Молодой разбойник отложил весла, взял со дна струга сулею и, перегнувшись через борт, зачерпнул ею серебристой хрустальной влаги, потом бережно поднес ко рту больного.
К полному изумлению присутствующих Алеша отхлебнул из сулеи.
– Никак опамятовал? – затаив дыхание, прошептал Мещеряк.
– Опамятовал и то… Ну, таперича корешок я ему дам, пущай на гайтане [шнурок, тесьма] носит, – произнес Яков Михайлов и, наклонившись над больным, стал возиться около него.
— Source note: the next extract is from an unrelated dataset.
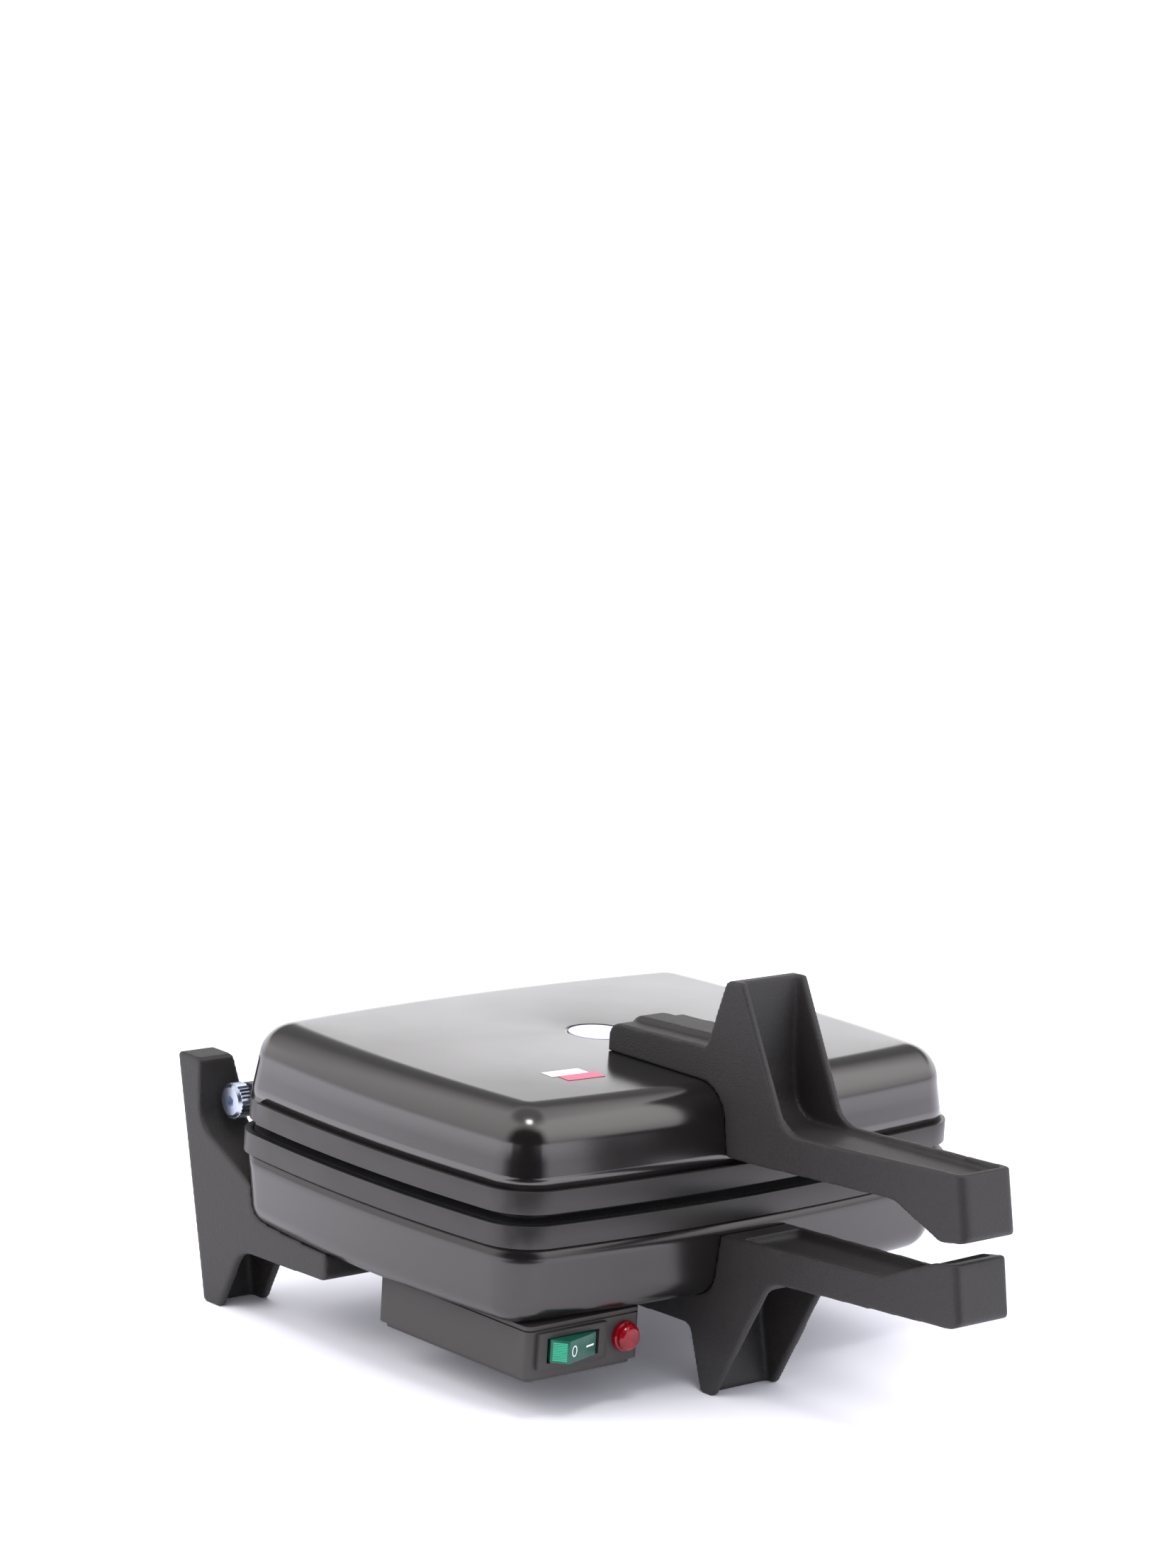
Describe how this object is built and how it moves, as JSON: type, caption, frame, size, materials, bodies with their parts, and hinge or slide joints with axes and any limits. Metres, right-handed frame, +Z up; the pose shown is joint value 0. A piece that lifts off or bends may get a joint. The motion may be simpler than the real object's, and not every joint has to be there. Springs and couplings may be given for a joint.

Бред мальчика становился между тем все неяснее, непонятнее. Он то звал деда и дядьку и беспокойно метался, то затихал на минуту, чтобы в следующую же снова стонать и метаться.
А ночь ползла и таяла, растворяясь в белесоватых пятнах рассвета. Деревья на берегу принимали все более определенные очертания. Месяц побледнел и казался теперь жалким напоминанием недавнего серебряного ночного властителя ночи. Наконец, алая красавица-заря, словно пурпурной мантией, накрыла пробужденное небо…
Струги уже не скользили на вольном просторе реки. Скрытые осокой и тростником, они плыли в их чаще, невидимые в этом густом лесу.
– Скоро и Кама! – радостно произнес один из гребцов.
– Как выйдем на берег, оправится мальчонок, – мечтательно проговорил Мещеряк и замер от неожиданности…
Прямо на него сознательно смотрели широко открытые глаза больного – две синие, ярко горящие звезды… Бледное, изможденное, исхудалое лицо повернулось в его сторону.
– Где я? – прошептали бледные, ссохшиеся от жара губы.
– У своих, родимый… Что, лучше тебе? – так и ринулся к мальчику обезумевший от радости Мещеря.
– А Терентьич где? Егорка? – с трудом роняли слово за словом слабые губы Алеши.
Глаза его тревожно обегали лодку. Вдруг все лицо его странно изменилось. Отчаяние, гнев и ужас отразились на нем… На корме поравнявшегося с ним струга стоял человек в алом кафтане с перевязанным плечом. Знакомые широкие глаза, длинные усы и шрам на щеке так и бросились в глаза больному.
И разом страшная картина гибели дядьки выплыла перед больным князьком.
– Убийца Терентьича! – глухо вырвалось из груди Алеши и дикий вопль жалобным криком пронесся над рекой.
– Нишкни! Ишь, дьяволенок, выдаст нас всех с головой врагам! В мешок бы его, да в воду! – сверкнув своим жестким взором, произнес Никита и замахнулся бердышом.
Но в один прыжок черноглазый Мещеряк очутился в его струге.
– Слушай, Пан, – весь бледный и дрожащий от злобы ронял Матвей, – коли ты еще хоть однажды такое слово речешь, – чеканом раскрою тебе темя, Господом Богом клянусь!
И не дождавшись ответа ошалевшего от неожиданности Никиты, Мещеря снова очутился подле бившегося в нечеловеческих воплях и рыданиях Алеши.
– Кама! Кама! – послышались сдержанные голоса в передовом круге.
Атаман точно проснулся от своей задумчивости; лицо его оживилось.